- Set exercise:
Using the data beneath this instruction, retype only the lines from the one that contains "addPlinth();" down to the one that contains "point = shown.matrix_world", both included, exactly as they appear.

- Information supplied:
______
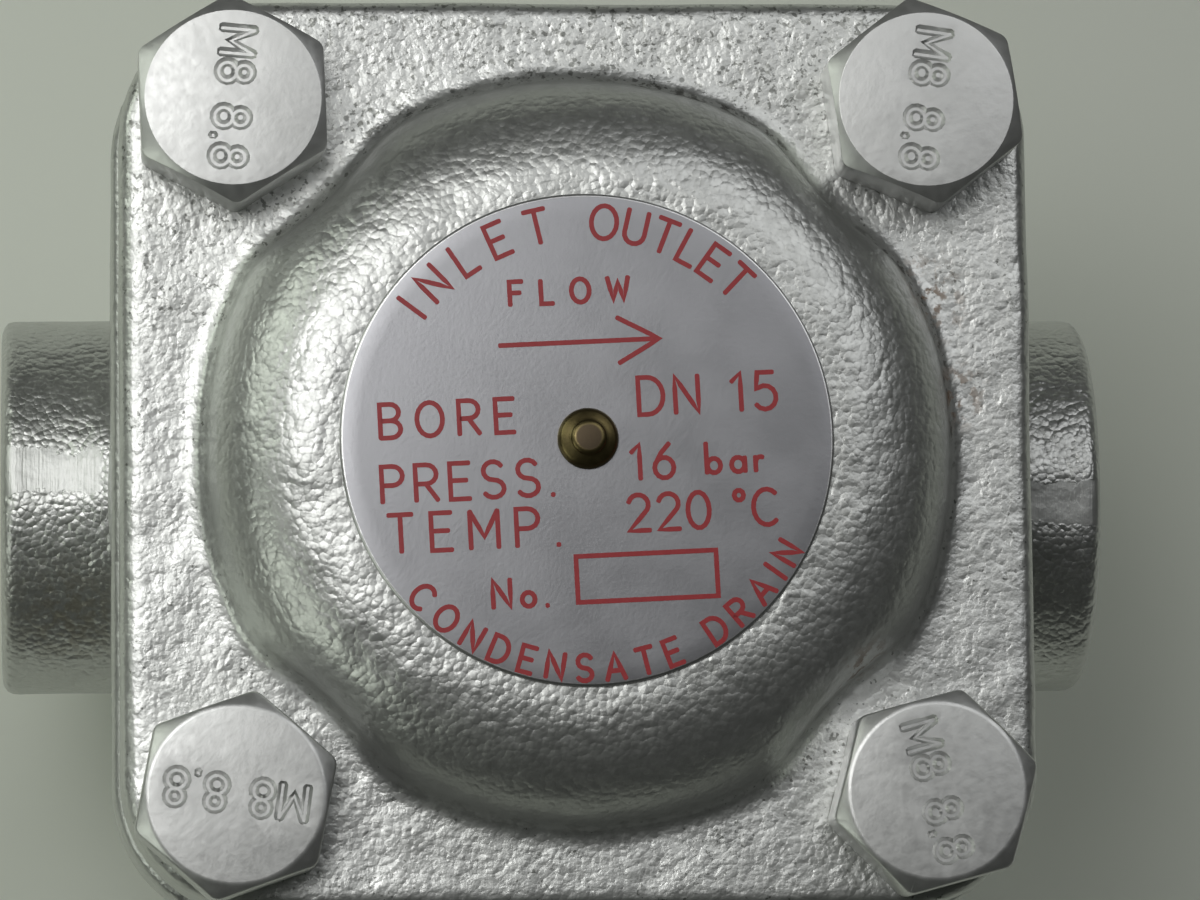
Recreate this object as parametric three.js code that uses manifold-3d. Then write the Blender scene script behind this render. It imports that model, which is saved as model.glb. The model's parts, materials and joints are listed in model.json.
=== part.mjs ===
______
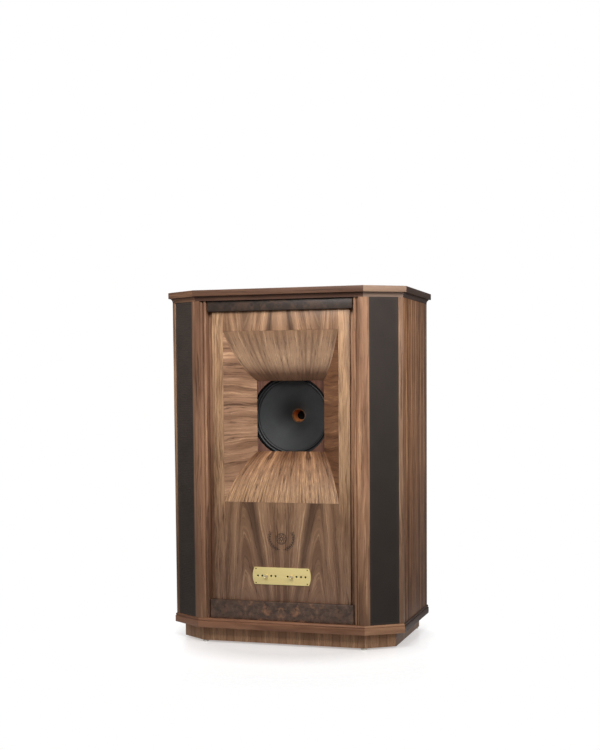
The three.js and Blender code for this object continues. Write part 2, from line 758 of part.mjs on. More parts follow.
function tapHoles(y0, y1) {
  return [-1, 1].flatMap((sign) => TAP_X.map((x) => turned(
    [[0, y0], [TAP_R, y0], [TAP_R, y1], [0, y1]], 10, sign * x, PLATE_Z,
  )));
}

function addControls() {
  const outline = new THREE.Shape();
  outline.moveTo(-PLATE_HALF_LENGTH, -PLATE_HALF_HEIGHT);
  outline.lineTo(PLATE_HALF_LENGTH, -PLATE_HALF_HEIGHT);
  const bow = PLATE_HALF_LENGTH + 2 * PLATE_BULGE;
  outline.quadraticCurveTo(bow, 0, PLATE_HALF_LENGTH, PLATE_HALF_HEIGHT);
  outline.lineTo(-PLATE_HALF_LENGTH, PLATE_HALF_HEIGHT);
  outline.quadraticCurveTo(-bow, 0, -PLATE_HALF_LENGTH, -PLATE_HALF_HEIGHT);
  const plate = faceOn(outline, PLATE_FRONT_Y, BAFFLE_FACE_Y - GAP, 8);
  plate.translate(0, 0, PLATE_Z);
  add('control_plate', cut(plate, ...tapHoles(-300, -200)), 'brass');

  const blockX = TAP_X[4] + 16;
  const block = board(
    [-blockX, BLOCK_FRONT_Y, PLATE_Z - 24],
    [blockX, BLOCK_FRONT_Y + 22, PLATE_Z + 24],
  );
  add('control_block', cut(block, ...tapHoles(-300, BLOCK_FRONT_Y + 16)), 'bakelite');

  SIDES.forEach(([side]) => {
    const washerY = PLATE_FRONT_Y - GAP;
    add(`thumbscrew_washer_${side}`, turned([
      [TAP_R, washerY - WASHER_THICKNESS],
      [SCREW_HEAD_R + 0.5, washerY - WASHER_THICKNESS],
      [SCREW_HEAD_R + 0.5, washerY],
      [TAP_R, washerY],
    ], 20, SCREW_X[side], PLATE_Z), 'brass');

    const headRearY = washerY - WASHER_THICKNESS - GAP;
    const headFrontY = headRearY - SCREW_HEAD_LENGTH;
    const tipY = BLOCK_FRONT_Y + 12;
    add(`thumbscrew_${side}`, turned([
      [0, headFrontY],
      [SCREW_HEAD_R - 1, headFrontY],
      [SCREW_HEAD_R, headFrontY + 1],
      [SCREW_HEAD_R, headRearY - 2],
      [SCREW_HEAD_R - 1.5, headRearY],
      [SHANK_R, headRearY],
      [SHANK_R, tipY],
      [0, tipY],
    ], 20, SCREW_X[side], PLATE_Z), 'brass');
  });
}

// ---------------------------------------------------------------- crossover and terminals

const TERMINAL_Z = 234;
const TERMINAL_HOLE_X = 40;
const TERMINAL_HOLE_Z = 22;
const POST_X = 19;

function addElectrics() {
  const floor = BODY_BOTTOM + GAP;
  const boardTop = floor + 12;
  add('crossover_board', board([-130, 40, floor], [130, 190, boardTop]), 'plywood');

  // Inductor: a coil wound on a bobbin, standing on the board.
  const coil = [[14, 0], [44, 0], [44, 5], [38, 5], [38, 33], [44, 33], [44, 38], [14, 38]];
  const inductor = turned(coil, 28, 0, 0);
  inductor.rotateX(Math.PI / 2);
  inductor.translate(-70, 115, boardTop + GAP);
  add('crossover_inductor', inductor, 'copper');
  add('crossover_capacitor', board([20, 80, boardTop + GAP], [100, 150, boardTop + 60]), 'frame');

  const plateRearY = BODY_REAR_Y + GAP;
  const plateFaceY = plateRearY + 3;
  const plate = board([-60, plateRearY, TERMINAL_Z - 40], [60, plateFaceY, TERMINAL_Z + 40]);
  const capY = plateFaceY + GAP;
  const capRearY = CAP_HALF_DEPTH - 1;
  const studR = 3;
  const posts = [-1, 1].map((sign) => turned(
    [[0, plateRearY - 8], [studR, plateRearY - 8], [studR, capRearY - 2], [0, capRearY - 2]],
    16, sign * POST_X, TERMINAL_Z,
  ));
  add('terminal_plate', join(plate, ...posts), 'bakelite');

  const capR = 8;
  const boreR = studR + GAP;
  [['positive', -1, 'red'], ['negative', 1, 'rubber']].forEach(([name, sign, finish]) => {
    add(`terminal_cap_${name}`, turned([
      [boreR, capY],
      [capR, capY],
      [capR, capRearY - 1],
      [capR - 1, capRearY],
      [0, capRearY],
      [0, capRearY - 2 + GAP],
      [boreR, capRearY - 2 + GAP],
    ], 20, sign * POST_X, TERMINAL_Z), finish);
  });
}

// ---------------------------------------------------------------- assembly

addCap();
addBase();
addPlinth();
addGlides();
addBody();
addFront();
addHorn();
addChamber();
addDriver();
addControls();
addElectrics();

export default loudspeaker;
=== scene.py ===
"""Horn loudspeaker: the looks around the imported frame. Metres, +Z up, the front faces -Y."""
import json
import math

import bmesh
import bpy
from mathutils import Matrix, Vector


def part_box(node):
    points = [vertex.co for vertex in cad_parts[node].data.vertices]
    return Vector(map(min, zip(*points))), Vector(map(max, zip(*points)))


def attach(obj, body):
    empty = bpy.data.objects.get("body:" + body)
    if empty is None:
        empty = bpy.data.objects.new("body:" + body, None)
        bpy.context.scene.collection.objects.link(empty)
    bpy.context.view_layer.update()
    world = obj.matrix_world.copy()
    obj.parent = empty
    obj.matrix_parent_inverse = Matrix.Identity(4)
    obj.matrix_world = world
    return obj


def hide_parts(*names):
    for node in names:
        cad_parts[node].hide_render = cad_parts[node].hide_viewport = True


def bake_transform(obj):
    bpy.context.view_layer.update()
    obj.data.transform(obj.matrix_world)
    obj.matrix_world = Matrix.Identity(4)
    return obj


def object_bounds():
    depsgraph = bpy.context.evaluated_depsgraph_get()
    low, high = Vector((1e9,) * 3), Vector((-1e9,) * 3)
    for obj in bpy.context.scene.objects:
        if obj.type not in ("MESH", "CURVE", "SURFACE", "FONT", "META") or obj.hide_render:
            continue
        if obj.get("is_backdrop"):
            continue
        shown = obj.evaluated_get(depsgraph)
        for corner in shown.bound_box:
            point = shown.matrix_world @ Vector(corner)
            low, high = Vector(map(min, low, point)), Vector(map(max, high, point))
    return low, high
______
- Response:
addPlinth();
addGlides();
addBody();
addFront();
addHorn();
addChamber();
addDriver();
addControls();
addElectrics();

export default loudspeaker;
=== scene.py ===
"""Horn loudspeaker: the looks around the imported frame. Metres, +Z up, the front faces -Y."""
import json
import math

import bmesh
import bpy
from mathutils import Matrix, Vector


def part_box(node):
    points = [vertex.co for vertex in cad_parts[node].data.vertices]
    return Vector(map(min, zip(*points))), Vector(map(max, zip(*points)))


def attach(obj, body):
    empty = bpy.data.objects.get("body:" + body)
    if empty is None:
        empty = bpy.data.objects.new("body:" + body, None)
        bpy.context.scene.collection.objects.link(empty)
    bpy.context.view_layer.update()
    world = obj.matrix_world.copy()
    obj.parent = empty
    obj.matrix_parent_inverse = Matrix.Identity(4)
    obj.matrix_world = world
    return obj


def hide_parts(*names):
    for node in names:
        cad_parts[node].hide_render = cad_parts[node].hide_viewport = True


def bake_transform(obj):
    bpy.context.view_layer.update()
    obj.data.transform(obj.matrix_world)
    obj.matrix_world = Matrix.Identity(4)
    return obj


def object_bounds():
    depsgraph = bpy.context.evaluated_depsgraph_get()
    low, high = Vector((1e9,) * 3), Vector((-1e9,) * 3)
    for obj in bpy.context.scene.objects:
        if obj.type not in ("MESH", "CURVE", "SURFACE", "FONT", "META") or obj.hide_render:
            continue
        if obj.get("is_backdrop"):
            continue
        shown = obj.evaluated_get(depsgraph)
        for corner in shown.bound_box:
            point = shown.matrix_world @ Vector(corner)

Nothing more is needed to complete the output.